# [GOAL]
Only the lines from the first one through the line with "BASIN_EDGE_R = 12.0" should be printed, exactly as they appear.

# [DATA LINES]
^^^^^^^^^^^^^^^^

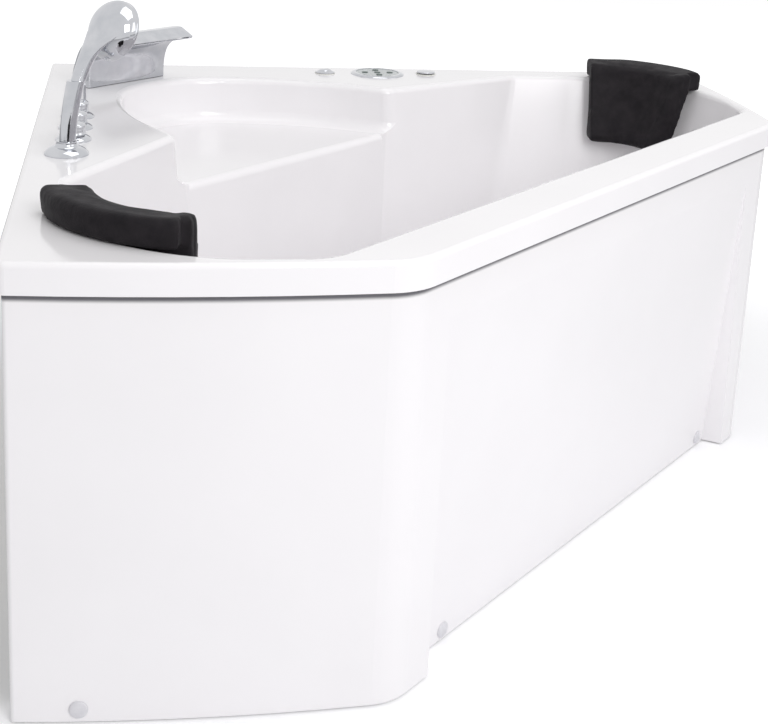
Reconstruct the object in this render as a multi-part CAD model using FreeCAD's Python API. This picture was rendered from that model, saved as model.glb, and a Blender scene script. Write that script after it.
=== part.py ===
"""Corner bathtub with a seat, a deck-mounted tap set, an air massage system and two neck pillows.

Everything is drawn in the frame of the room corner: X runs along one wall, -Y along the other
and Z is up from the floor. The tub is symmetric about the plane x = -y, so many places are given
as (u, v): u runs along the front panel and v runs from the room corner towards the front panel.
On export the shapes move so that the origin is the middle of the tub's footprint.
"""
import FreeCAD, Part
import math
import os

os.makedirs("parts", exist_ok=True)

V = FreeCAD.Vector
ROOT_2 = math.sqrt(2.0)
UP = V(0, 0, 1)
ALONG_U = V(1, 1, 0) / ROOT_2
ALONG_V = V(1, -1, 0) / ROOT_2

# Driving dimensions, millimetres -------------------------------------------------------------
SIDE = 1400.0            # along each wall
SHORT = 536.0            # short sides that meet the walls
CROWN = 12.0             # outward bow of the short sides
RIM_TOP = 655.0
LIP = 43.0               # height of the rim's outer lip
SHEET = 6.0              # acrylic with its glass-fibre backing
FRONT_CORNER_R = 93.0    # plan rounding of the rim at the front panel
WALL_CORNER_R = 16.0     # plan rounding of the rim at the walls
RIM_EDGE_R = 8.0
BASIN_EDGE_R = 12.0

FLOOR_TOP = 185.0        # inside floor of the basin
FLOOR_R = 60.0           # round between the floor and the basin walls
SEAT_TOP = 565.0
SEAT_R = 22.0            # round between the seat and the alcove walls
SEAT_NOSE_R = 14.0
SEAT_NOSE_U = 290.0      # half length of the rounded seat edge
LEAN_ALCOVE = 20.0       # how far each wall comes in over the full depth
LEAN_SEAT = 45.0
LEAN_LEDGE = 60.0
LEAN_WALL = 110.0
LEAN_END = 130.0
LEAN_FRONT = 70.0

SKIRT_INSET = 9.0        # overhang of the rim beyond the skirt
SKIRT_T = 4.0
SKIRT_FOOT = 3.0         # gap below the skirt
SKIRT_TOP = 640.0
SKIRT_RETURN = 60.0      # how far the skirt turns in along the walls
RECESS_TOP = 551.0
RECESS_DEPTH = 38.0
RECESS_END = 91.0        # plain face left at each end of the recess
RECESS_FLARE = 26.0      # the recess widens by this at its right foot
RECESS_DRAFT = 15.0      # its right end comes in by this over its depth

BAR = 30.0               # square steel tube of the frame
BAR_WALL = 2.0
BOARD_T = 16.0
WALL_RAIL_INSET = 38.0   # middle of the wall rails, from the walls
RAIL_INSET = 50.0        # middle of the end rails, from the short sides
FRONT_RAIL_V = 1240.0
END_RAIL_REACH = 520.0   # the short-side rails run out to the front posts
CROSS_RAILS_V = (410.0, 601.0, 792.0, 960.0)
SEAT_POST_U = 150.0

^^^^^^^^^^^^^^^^

# [THE REPLY]
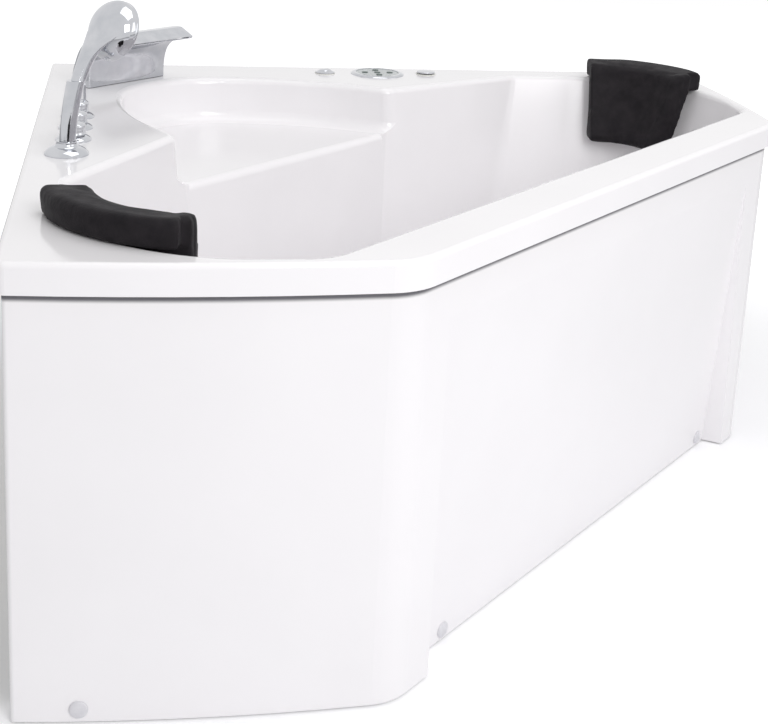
Reconstruct the object in this render as a multi-part CAD model using FreeCAD's Python API. This picture was rendered from that model, saved as model.glb, and a Blender scene script. Write that script after it.
=== part.py ===
"""Corner bathtub with a seat, a deck-mounted tap set, an air massage system and two neck pillows.

Everything is drawn in the frame of the room corner: X runs along one wall, -Y along the other
and Z is up from the floor. The tub is symmetric about the plane x = -y, so many places are given
as (u, v): u runs along the front panel and v runs from the room corner towards the front panel.
On export the shapes move so that the origin is the middle of the tub's footprint.
"""
import FreeCAD, Part
import math
import os

os.makedirs("parts", exist_ok=True)

V = FreeCAD.Vector
ROOT_2 = math.sqrt(2.0)
UP = V(0, 0, 1)
ALONG_U = V(1, 1, 0) / ROOT_2
ALONG_V = V(1, -1, 0) / ROOT_2

# Driving dimensions, millimetres -------------------------------------------------------------
SIDE = 1400.0            # along each wall
SHORT = 536.0            # short sides that meet the walls
CROWN = 12.0             # outward bow of the short sides
RIM_TOP = 655.0
LIP = 43.0               # height of the rim's outer lip
SHEET = 6.0              # acrylic with its glass-fibre backing
FRONT_CORNER_R = 93.0    # plan rounding of the rim at the front panel
WALL_CORNER_R = 16.0     # plan rounding of the rim at the walls
RIM_EDGE_R = 8.0
BASIN_EDGE_R = 12.0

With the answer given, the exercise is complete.